Mainland’s new CEO

Business, Normal
Source:

OSEAH PHILEMON

MAINLAND Holdings Ltd – one of Lae’s largest private sector companies – has a new chief executive officer.
Richard Greenhalgh, who has been the general manager of the chicken-producing company Tablebirds, officially moved into the Milfordhaven Road headquarters of Mainland Holdings last week.
He takes over from the former chief executive officer Graham Pollock who is due to leave soon.
Mainland employs around 1,800 people of whom just under 1,000 work for Tablebirds alone.
The company’s main businesses are chicken, crocodile farming and coffee exporting – what Mr Greenhalgh calls the three “Cs” –  chicken, crocodiles and coffee.
The company’s crocodile farm just outside Lae contains more than 40,000 crocodiles.
Crocodile skins are exported to Japan and France where they are fashioned into all kinds of highly-priced fashion products such as ladies’ bags, watch bands, belts and shoes among many others.
Likewise, crocodile meat is a delicacy that is on high demand at local supermarkets in Lae and Port Moresby.
With chicken production, the company has a large out-grower programme that has enabled people in the Lae area to grow chicken that are sold back to the company for processing.
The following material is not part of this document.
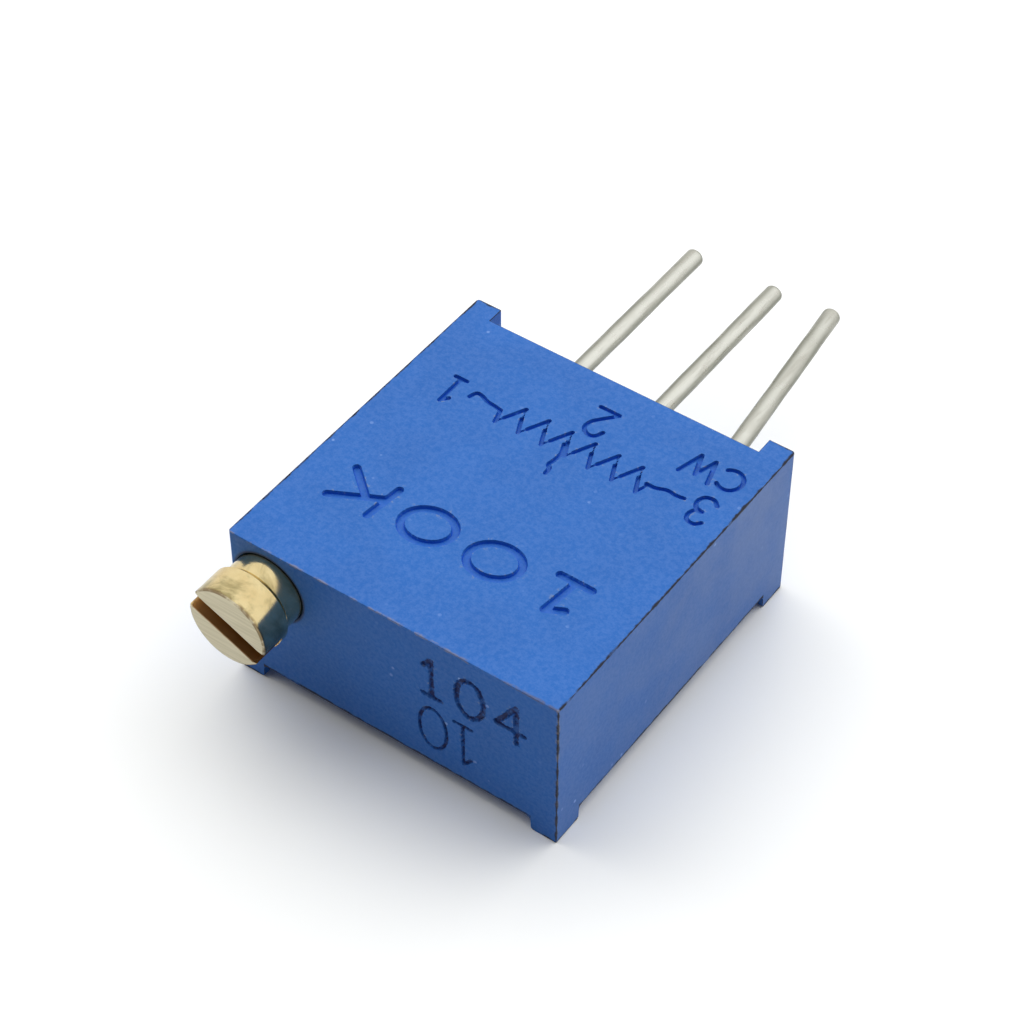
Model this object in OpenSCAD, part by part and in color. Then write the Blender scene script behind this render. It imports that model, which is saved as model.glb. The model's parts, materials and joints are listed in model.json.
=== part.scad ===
// Square multi-turn trimmer potentiometer, lying on the feet of its back.
// The origin is on the plane of the feet, under the middle of the body.
// +Z leaves the marked face, +Y points along the pins, and the screw faces -Y.

/* [Housing] */
// Width of the housing over its two side walls
body_w = 9.53; // [9.3:0.01:10.6]
// Length of the housing from the screw face to the ends of the ribs
body_l = 10.03; // [9.9:0.01:11.2]
// Thickness of the housing from the marked face to the soles
body_t = 4.83; // [4.7:0.01:5.6]
// Thickness of the side walls and of the pin wall at the open back
side_wall = 0.74; // [0.65:0.01:0.8]
// Thickness of the marked wall
face_wall = 0.6; // [0.5:0.01:0.7]
// Thickness of the wall that carries the screw
screw_wall = 1.1; // [1:0.01:1.2]
// Width of the ledge that the substrate seats against
ledge_w = 0.25; // [0.15:0.01:0.3]
// Length of the ribs that stand out past the pin wall
rib_l = 0.5; // [0.3:0.01:0.7]
// Width of the ribs
rib_w = 0.74; // [0.5:0.01:1]
// Width of the feet
foot_w = 0.74; // [0.5:0.01:1]
// Length of the feet
foot_l = 0.93; // [0.6:0.01:1.2]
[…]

Mr Greenhalgh told The National last week that in two weeks’ time Tablebirds eggs will be on the market selling in Lae and Kokopo and then Port Moresby early in the new year.
Port Moresby accounts for 50% of the Tablebirds market.
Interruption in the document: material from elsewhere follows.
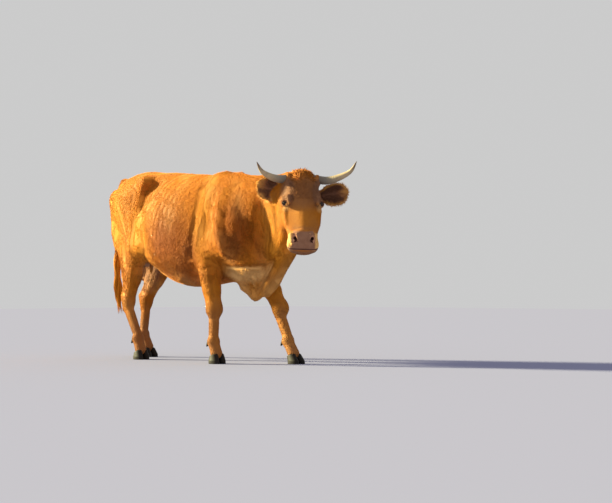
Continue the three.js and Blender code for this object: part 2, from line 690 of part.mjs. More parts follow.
for (const side of sides) {
  part("eye_" + sideName(side), ball(eyeCentre(side), eyeRadius), colours.eye, 0.1);
  part("horn_" + sideName(side), hornSolid(side, 0), colours.horn, 0.5);
  part("ear_" + sideName(side), ear(side, 0), coatColour);
}
part("tail", tail(0), coatColour);
const switchGap = gap / 1200; // as a share of the tail's length
part("tail_switch", tube(tailPath, switchRadius, 8, 8, 0, switchStart + switchGap, 1), colours.switchHair);
part("udder", largest(less(udder(0), [trunk, legRooms])), colours.udder);

for (const limb of limbs) {
  const hooves = sides.flatMap((side) => [claw(limb.leg, side, gap), dewclaw(limb.leg, side, gap)]);
  const between = limb.name.startsWith("hind") ? [udder(gap), tail(gap)] : [];
  part(limb.name, largest(less(body.intersect(legRoom(limb, -seam)), [...between, ...hooves])), coatColour);
  for (const side of sides) {
    const which = side * limb.leg.side > 0 ? "_outer" : "_inner";
    part(limb.name.replace("leg", "claw") + which, claw(limb.leg, side, 0), colours.claw, 0.6);
    part(limb.name.replace("leg", "dewclaw") + which, dewclaw(limb.leg, side, 0), colours.claw, 0.6);
  }
}

// ---------------------------------------------------------------- placed with the ground at zero
const cow = new THREE.Group();
cow.name = "cow";
meshes.forEach((mesh) => cow.add(mesh));
const bounds = new THREE.Box3().setFromObject(cow);
const middle = bounds.getCenter(new THREE.Vector3());
meshes.forEach((mesh) => mesh.geometry.translate(-middle.x, -middle.y, -bounds.min.z));
export default cow;
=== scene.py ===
# A life-size horned beef cow with a short wheat-red coat, in mid step, her head turned to her right.
# The flesh is worked out in millimetres from a skeleton of named joints, then placed in the frame in metres.
import math
import time
from concurrent.futures import ThreadPoolExecutor

import bmesh
import bpy
import numpy as np
import openvdb
from mathutils import Matrix, Vector


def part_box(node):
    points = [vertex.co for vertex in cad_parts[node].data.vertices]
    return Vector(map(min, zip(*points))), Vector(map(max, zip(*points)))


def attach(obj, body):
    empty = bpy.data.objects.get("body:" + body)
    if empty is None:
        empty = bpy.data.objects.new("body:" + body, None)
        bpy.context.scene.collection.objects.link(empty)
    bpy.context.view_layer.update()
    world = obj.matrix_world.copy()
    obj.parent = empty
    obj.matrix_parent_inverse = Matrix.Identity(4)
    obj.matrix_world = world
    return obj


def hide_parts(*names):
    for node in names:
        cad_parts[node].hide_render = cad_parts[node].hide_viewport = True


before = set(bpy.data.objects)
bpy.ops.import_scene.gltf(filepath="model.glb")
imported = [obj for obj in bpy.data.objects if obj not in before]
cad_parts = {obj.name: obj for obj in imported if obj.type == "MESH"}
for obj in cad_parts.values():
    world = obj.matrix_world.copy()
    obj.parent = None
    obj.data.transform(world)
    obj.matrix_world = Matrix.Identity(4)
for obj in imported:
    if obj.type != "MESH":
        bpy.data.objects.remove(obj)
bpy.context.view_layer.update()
started = time.time()


def report(stage):
    print(f"[{time.time() - started:6.1f} s] {stage}", flush=True)


# Head: own axes are x down the face from the poll to the nose, y to her left, z out of the forehead.
head = {"poll": (1194, 31, 1342), "pitch": 60.5, "roll": -1.6, "yaw": -40, "size": 1.06}
eyes = {"down": 222, "side": 116, "out": -54, "radius": 19, "lid": 4.2}


# pitch turns the nose down, then roll, then yaw
def turned(pitch, roll=0, yaw=0):
    turn = Matrix.Rotation(math.radians(yaw), 3, "Z") @ Matrix.Rotation(math.radians(roll), 3, "X")
    return np.array(turn @ Matrix.Rotation(math.radians(pitch), 3, "Y"))


headTurn = turned(head["pitch"], head["roll"], head["yaw"])


def onHead(point):
    return np.array(head["poll"]) + headTurn @ np.array(point) * head["size"]


def middle(node):
    low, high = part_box(node)
    return np.array(low + high) / 2


# What the flesh's own millimetres are off the frame, read from the two eyeballs.
eyesMiddle = (middle("eye_right") + middle("eye_left")) * 500
shift = onHead((eyes["down"], 0, eyes["out"])) - eyesMiddle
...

Mr Greenhalgh said the company had gone into egg production in a big way to meet the increasing demand for high-quality chicken eggs.
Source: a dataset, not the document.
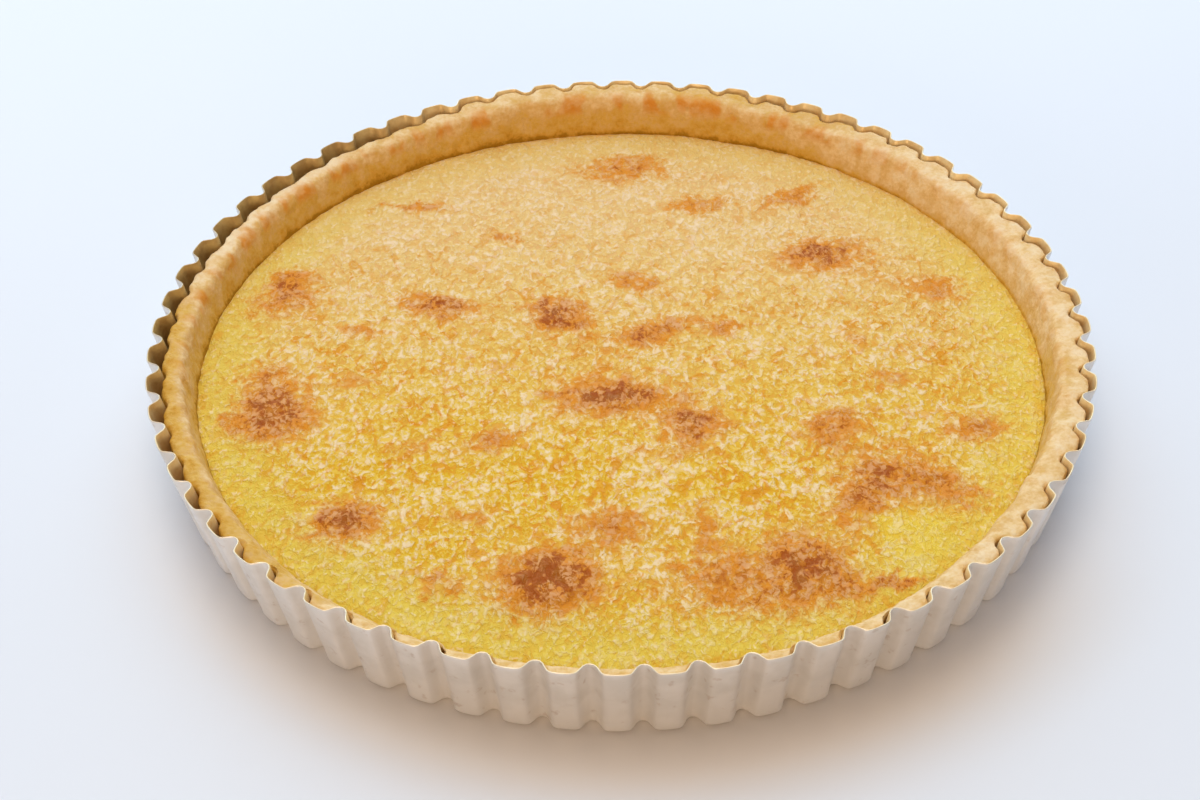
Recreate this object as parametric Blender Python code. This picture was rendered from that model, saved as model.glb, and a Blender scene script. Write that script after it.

There is also an increasing demand for chicken with the liquefied natural gas (LNG) project, the mining and other major projects coming up throughout Papua New Guinea.
Tablebirds was preparing itself to meet the demand, Mr Greenhalgh said.
He said while Mainland Holdings was strengthening its coffee division, it was also focusing on vanilla as a major future export.
This comes at a time when leaders like the Member for Bulolo Sam Basil, is funding vanilla training for village farmers in his electorate.
Mr Basil wants his electorate to become a major vanilla producer.
Mainland Holdings recently appointed a vanilla extension officer to work on the product and Mr Greenhalgh said the company was also working with experts in vanilla to develop the crop as a major export out of Lae.
Mr Greenhalgh first came to PNG in 1977 where he managed Lae Coffee Mill for 10 years until 1990.
He left PNG and went to work in Africa and South America before returning to PNG in 2007 as general manager of Tablebirds.
His wife Anna was formerly deputy principal of the Bulae Primary School in Lae.
She is now international curriculum coordinator for the Coronation College.
Mr Greenhalgh, an accountant by profession, described his new job as “exciting” with so much to be done in the time ahead.
Mainland Holdings is a local company owned by 15 business groups from the Morobe and Oro provinces.